Historically, large banks have considered small and medium businesses (SMBs) a low priority, often perceiving them as high-risk, whereas numerous smaller banks are technologically unequipped to cater to SMBs digitally. Today, established fintech firms like merchant acquirers, payroll processors, and alternative lenders serve SMBs.
Embedded finance emerges as one of the most promising B2B fintech models, facilitating the integration of financial services within non-financial platforms. This innovation has gained significant momentum, driven by applications in banking-as-a-service (BaaS) and embedded payments.
The model’s success is further illustrated by the dominance of ‘super apps’ in Asia, such as Southeast Asian heavyweight Grab and WeChat from China, which have revolutionised the delivery and accessibility of financial services ranging from microlending to ‘pay later’ to embedded insurance products within the same app ecosystem, embodying the potential of embedded finance to reshape the immediate financial landscape.
The Outlook Beyond 2024
As the fintech sector advances into 2024, global trends indicate that it stands on the cusp of further transformation, driven by the continued growth of early and growth-stage funding, the evolution of Insurtech 2.0, and the ascendancy of B2B models, especially in embedded finance. These trends not only reflect the industry’s enduring adaptability and commitment to innovation but also promise a dynamic and transformative journey ahead.
The fintech sector, amidst the trials of 2023, has demonstrated a remarkable capacity for resilience and evolution.
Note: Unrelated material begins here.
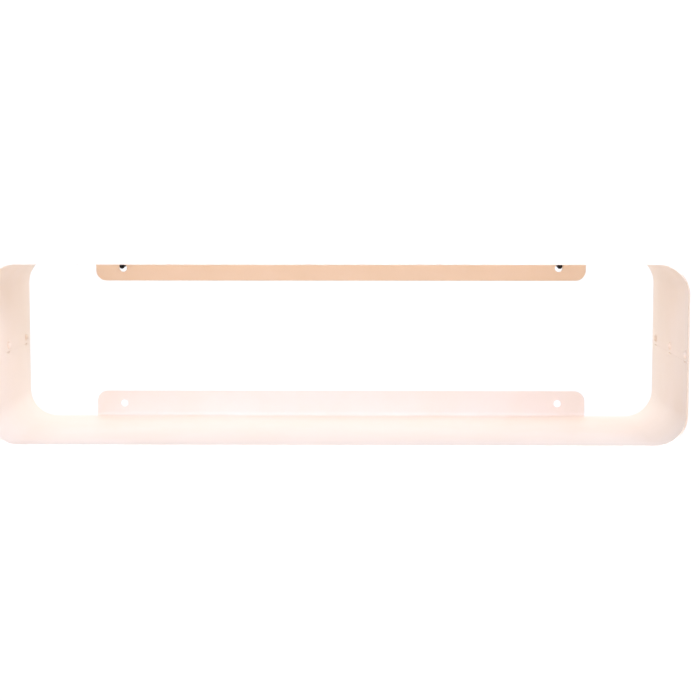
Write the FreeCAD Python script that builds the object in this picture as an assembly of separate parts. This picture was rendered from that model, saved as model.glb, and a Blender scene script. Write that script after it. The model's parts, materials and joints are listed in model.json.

By adopting a strategic focus on early-stage funding, embracing the next wave of insurtech innovation, and prioritising B2B models, the industry is poised to continue its upward trajectory.
The journey of fintech is far from over, with the years ahead set to bring further advancements, disruptions, and opportunities. This vibrant and ever-evolving sector remains at the forefront of redefining the financial services landscape, heralding a future where technology and finance converge to create more inclusive, efficient, and innovative solutions.